With dry Stanley humor, he lists his injuries much as an aging football player might -- including, but not limited to, surgeries on both knees and one shoulder. Later, when he shows me his personal workout room, and later still when I see my first ever Kiss show complete with fires, nipple squeezing and prancing, it becomes clear that even with his collection of injuries, Stanley is in freakishly good shape.
With the ending of the Kiss era later this fall, Stanley will concentrate on a new avenue of musical expression: Broadway. Last year he starred in "Phantom of the Opera" in Toronto and received critical acclaim. He has been offered several Broadway shows, including "Phantom" and "Jekyll and Hyde." When I suggest "Rent" he rolls his eyes.
"That's not enough of a stretch," he says. "Let's put a guy in a tank top and let him dance around on stage? No offense to anybody, but I want to push the envelope a little more than that."
As a child, Stanley used to wear out Beethoven records. He wasn't sure then if he wanted to be an opera singer or a rock star. His entire family sang. "We used to go on weekend trips in the car and sing in three- and four-part harmony," he says, referring to them as the "demented Von Trapp family. As in, 'The Sound of Music?' with a question mark."
He grew up, in his words, a fat little kid. "I used to ask my parents why I was fat and they'd say, 'You're not fat, you're big-boned,'" he says. "And when I got older and saw skeletons they were all about the same and I realized there were no fat skeletons, there were only fat people. I finally figured out I could reduce my intake of calories."
Stanley is telling me he grew up the Jewish son of very "observant in a nonobservant-kind-of-way" parents when his son suddenly reappears, midstory, with a box of Pokimon Pop Tarts. Stanley allows himself to be derailed and reads through the various flavors for a moment. Evan turns to me and boasts that he can swim from one side of his pool to the other without taking a breath. Very, very fast. Stanley glows and, when Evan disappears, proves his own metamorphosis from rock god to dad with that uncanny ability to be sidetracked and bamboozled and still make it back to the original conversation.

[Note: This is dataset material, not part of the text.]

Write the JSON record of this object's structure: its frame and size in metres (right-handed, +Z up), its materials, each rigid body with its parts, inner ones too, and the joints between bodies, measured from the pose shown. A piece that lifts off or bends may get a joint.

"So I was petrified anytime I went to synagogue that they were going to call me up to the stage and make me read Hebrew," he says. "Now, first of all, I could barely read English, but I was terrified the moment I got in there until the moment I left."

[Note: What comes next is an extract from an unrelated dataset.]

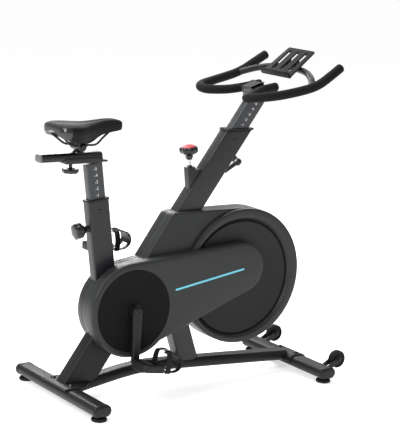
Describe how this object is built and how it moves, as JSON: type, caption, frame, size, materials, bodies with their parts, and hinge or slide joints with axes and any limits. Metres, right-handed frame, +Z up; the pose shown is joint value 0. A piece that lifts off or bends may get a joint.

Nowadays, he admits his fears tend toward the more generic. (He hates helicopters, and he refuses to learn to scuba dive though his wife is a water junkie, overcoming her claustrophobia by donning scuba gear.) I tell him diving would shed his claustrophobia. "Yeah, it's interesting," he muses, "the pilot on our jet -- you see how I got in that we have a jet? -- he's afraid of heights."

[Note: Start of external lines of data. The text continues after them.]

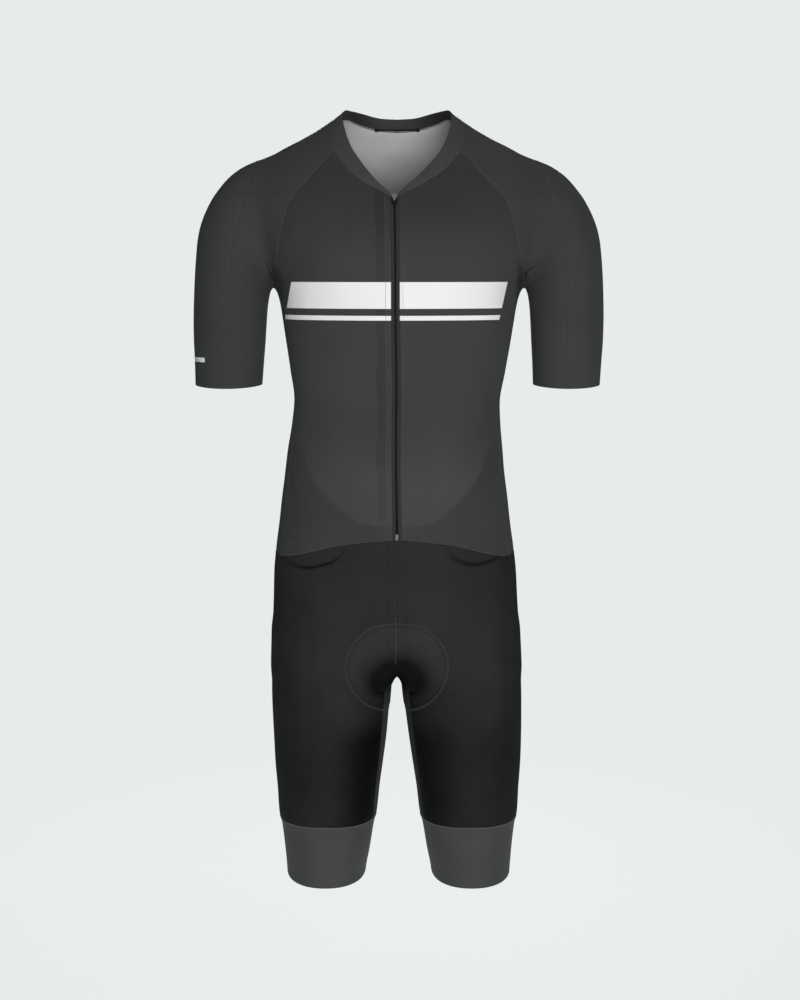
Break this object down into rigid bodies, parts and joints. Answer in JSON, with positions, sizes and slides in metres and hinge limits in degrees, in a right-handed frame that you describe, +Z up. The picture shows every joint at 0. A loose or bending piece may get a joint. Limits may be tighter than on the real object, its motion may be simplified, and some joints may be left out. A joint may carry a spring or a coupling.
{
  "type": "triathlon suit",
  "caption": "Short-sleeved one-piece triathlon suit in its worn form: raglan sleeves, low collar, full front zip, jersey front open over the shorts, banded legs above the knee.",
  "frame": {"origin": "centre of the neck base, level with the side neck points, where the wearer's shoulders hold the suit", "axes": "+Z up, the front faces -Y, +X towards the wearer's left sleeve"},
  "size_m": [0.5503, 0.25, 1.0477],
  "materials": {
    "jersey": "fine dark grey stretch knit",
    "shorts": "smooth near-black stretch knit",
    "panel": "matt dark grey stretch knit",
    "band": "smooth dark grey elastic band",
    "trim": "black woven tape",
    "slider_metal": "grey coated metal",
    "pull": "black moulded plastic"
  },
  "bodies": {
    "suit": {"jersey_front_left": "jersey", "jersey_front_right": "jersey", "jersey_back": "jersey", "sleeve_front_left": "jersey", "sleeve_front_right": "jersey", "sleeve_outer_left": "jersey", "sleeve_outer_right": "jersey", "collar": "band", "neck_tape": "trim", "zip_tape_left": "trim", "zip_tape_right": "trim", "zip_coil": "trim", "zip_guard": "panel", "zip_slider": "slider_metal", "zip_stop": "slider_metal", "shorts_front_left": "shorts", "shorts_front_right": "shorts", "shorts_back_left": "shorts", "shorts_back_right": "shorts", "inner_thigh_left": "panel", "inner_thigh_right": "panel", "leg_cuff_left": "band", "leg_cuff_right": "band"},
    "pull_tab": {"zip_pull": "pull"}
  },
  "joints": [
    {"name": "pull_tab_swing", "type": "hinge", "parent": "suit", "child": "pull_tab", "pos_m": [-0.00314, -0.09743, -0.11868], "axis": [-1, 0, 0], "range_deg": [0, 150]}
  ]
}
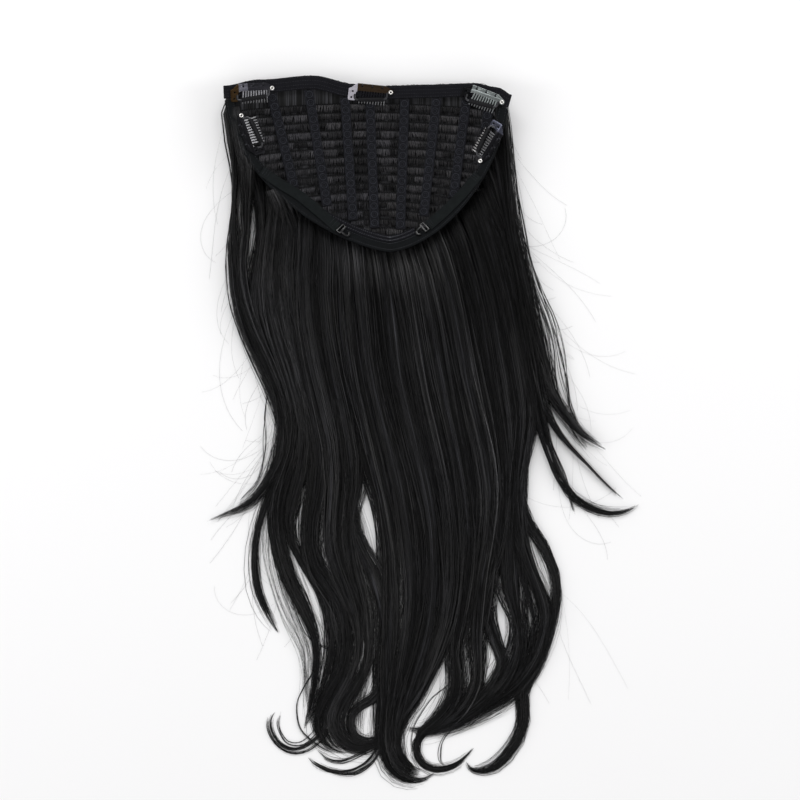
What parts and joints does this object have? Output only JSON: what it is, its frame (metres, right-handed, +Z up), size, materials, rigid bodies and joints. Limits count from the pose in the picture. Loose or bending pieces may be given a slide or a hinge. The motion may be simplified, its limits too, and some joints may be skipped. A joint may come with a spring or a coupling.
{
  "type": "clip-in hairpiece",
  "caption": "Long wavy black clip-in half wig, lying with the inside of its wefted cap up: ribbons, elastic straps with hooks, and snap combs along the front and sides.",
  "frame": {"origin": "middle of the whole footprint, on the surface that the hair lies on", "axes": "+X across the cap, to the right in the picture, which is the wearer's left; +Y from the nape to the front band; +Z up, out of the hollow of the cap"},
  "size_m": [0.3882, 0.639, 0.0361],
  "materials": {
    "black_hair": "soft sheen of fine synthetic fibre",
    "black_tape": "matt woven tape with rows of stitches",
    "weft_thread": "matt sewn thread",
    "ribbon_lace": "matt openwork elastic",
    "elastic_webbing": "matt ribbed elastic",
    "hook_plastic": "glossy moulded",
    "comb_steel": "thin bright plating on stamped sheet, worn on the teeth",
    "rivet_nickel": "bright nickel",
    "sleeve_rubber": "matt soft tube"
  },
  "bodies": {
    "hairpiece": {"hair": "black_hair", "front_band": "black_tape", "edge_band": "black_tape", "nape_tape": "black_tape", "weft_01": "weft_thread", "weft_02": "weft_thread", "weft_03": "weft_thread", "weft_04": "weft_thread", "weft_05": "weft_thread", "weft_06": "weft_thread", "weft_07": "weft_thread", "weft_08": "weft_thread", "weft_09": "weft_thread", "weft_10": "weft_thread", "weft_11": "weft_thread", "weft_12": "weft_thread", "weft_13": "weft_thread", "weft_14": "weft_thread", "weft_15": "weft_thread", "ribbon_1": "ribbon_lace", "ribbon_2": "ribbon_lace", "ribbon_3": "ribbon_lace", "ribbon_4": "ribbon_lace", "ribbon_5": "ribbon_lace", "ribbon_6": "ribbon_lace", "ribbon_7": "ribbon_lace", "ribbon_8": "ribbon_lace", "strap_left": "elastic_webbing", "strap_right": "elastic_webbing", "hook_left": "hook_plastic", "hook_right": "hook_plastic", "clip_front_left_comb": "comb_steel", "clip_front_left_rivet": "rivet_nickel", "clip_front_middle_comb": "comb_steel", "clip_front_middle_rivet": "rivet_nickel", "clip_front_right_comb": "comb_steel", "clip_front_right_rivet": "rivet_nickel", "clip_side_left_comb": "comb_steel", "clip_side_left_rivet": "rivet_nickel", "clip_side_right_comb": "comb_steel", "clip_side_right_rivet": "rivet_nickel"},
    "clip_front_left_lever": {"clip_front_left_lever": "comb_steel", "clip_front_left_sleeve": "sleeve_rubber"},
    "clip_front_middle_lever": {"clip_front_middle_lever": "comb_steel", "clip_front_middle_sleeve": "sleeve_rubber"},
    "clip_front_right_lever": {"clip_front_right_lever": "comb_steel", "clip_front_right_sleeve": "sleeve_rubber"},
    "clip_side_left_lever": {"clip_side_left_lever": "comb_steel", "clip_side_left_sleeve": "sleeve_rubber"},
    "clip_side_right_lever": {"clip_side_right_lever": "comb_steel", "clip_side_right_sleeve": "sleeve_rubber"}
  },
  "joints": [
    {"name": "clip_front_left_hinge", "type": "hinge", "parent": "hairpiece", "child": "clip_front_left_lever", "pos_m": [-0.16481, 0.30122, 0.03344], "axis": [-0.9582, -0.2074, 0.197], "range_deg": [0, 45]},
    {"name": "clip_front_middle_hinge", "type": "hinge", "parent": "hairpiece", "child": "clip_front_middle_lever", "pos_m": [-0.05968, 0.3033, 0.02067], "axis": [-0.9994, -0.0345, -0.0101], "range_deg": [0, 45]},
    {"name": "clip_front_right_hinge", "type": "hinge", "parent": "hairpiece", "child": "clip_front_right_lever", "pos_m": [0.04146, 0.30231, 0.02778], "axis": [-0.9486, 0.2345, -0.2123], "range_deg": [0, 45]},
    {"name": "clip_side_left_hinge", "type": "hinge", "parent": "hairpiece", "child": "clip_side_left_lever", "pos_m": [-0.14668, 0.25415, 0.03182], "axis": [0.4514, -0.8919, -0.0262], "range_deg": [0, 45]},
    {"name": "clip_side_right_hinge", "type": "hinge", "parent": "hairpiece", "child": "clip_side_right_lever", "pos_m": [0.06573, 0.27182, 0.03371], "axis": [0.4029, 0.915, 0.023], "range_deg": [0, 45]}
  ]
}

A little later I ask him a question about his musical purpose, and before he answers, he waits while I change the tape in my recorder. In five years of interviews, no one has ever done this for me.
"My purpose was always just to express myself," he answers, when I'm ready. "People are kidding themselves when they think music is going to change the world or enlighten people. It's a bunch of hogwash."
This is the closest he's come to bitterness about the years Kiss has been rejected by critics.
"My purpose," he continues, "is to become better at what I do. I love music and that's my outlet. My goal is just to explore music. Whether I choose it to be rock or something else, I don't want to live within the preconceived ideas that other people have about me."
Later, after he's given me a tour of his house and greeted the folks who've begun to trickle in for the pool party, I hear him plunking out a tune on a piano in his living room. It is only a few notes, and probably just an afterthought as he's waiting for me to gather my things, but it is a musical swatch that I suspect I'll never hear at any Kiss show.
"Many people can't stomach the idea of somebody else succeeding where they've failed, so you'll always find a plethora of people who'll tell you you can't accomplish something," he says. "I had people telling me I couldn't become a rock star ... [but] there's nothing we can't have if we're willing to sacrifice for it." He sweeps his arm around his house. "There's nothing really out of reach."
During dessert I ask him about world music, how it is merging, representing more people, more sounds, more complexity. He scoffs.
"When something touches a nerve universally, then it's world music. Elvis was world music," he says. "Maybe he wasn't singing about saving the purple whales or not peeing in the rain forest, but ... The Beatles were world music. What you're really saying is some sort of ethereal, intellectualized music, but it's simply what the masses listen to. It's like when people used to call U2 alternative. Not to knock U2, who I happen to like a lot, but there's nothing alternative about a band who sells out stadiums. They are the establishment."
"So Kiss is world music?"
"Look," he says, "when you come to see Kiss, you know we're wearing costumes. When you come to see a bunch of millionaires on stage wearing ripped-up clothes and they have their Versaces in the dressing room, who's kidding whom? When I go on stage you know I'm in costume, you know I'm not walking down the streets in tights and high-heeled boots. But when you see someone on stage and he's trying to tell you he's just like you, well, he's not! World music? N'Sync is closer to world music than -- well, I don't want to be socially incorrect, but it's snobbery that looks at it the other way."
"So perhaps it's simply that Americans are the ones just beginning to open up to the possibility of other kinds of music?" I offer. "We are the ethnocentric snobs?"
He shrugs, as if to say, "You decide."
I change course and ask him about the first song he was ever proud of. He groans and looks toward the sky. As in most of our discussion today, he takes his time answering, as if the interview more resembles a chess game.
"It's all relative," he finally says. "I mean, at some point you're proud that you're not peeing in your pants. I was 15 and it was fairly early on, but it's nothing I would ever want to play today."
Many of the pool guests have arrived now, and one man around 70, who Stanley says is the kids' swim teacher, greets him and tells him to have a good show tonight. It is like watching someone's dad tell his kid to knock 'em dead wiggling his ass for thousands of adoring fans. I smile at the man in the pool, tell Stanley I'll look for him on Broadway and he turns to me as if we might be teammates.
"You know," he says, "we're so lucky we can pay the rent by doing something we love. What could be better? Without the jet I would be just as happy."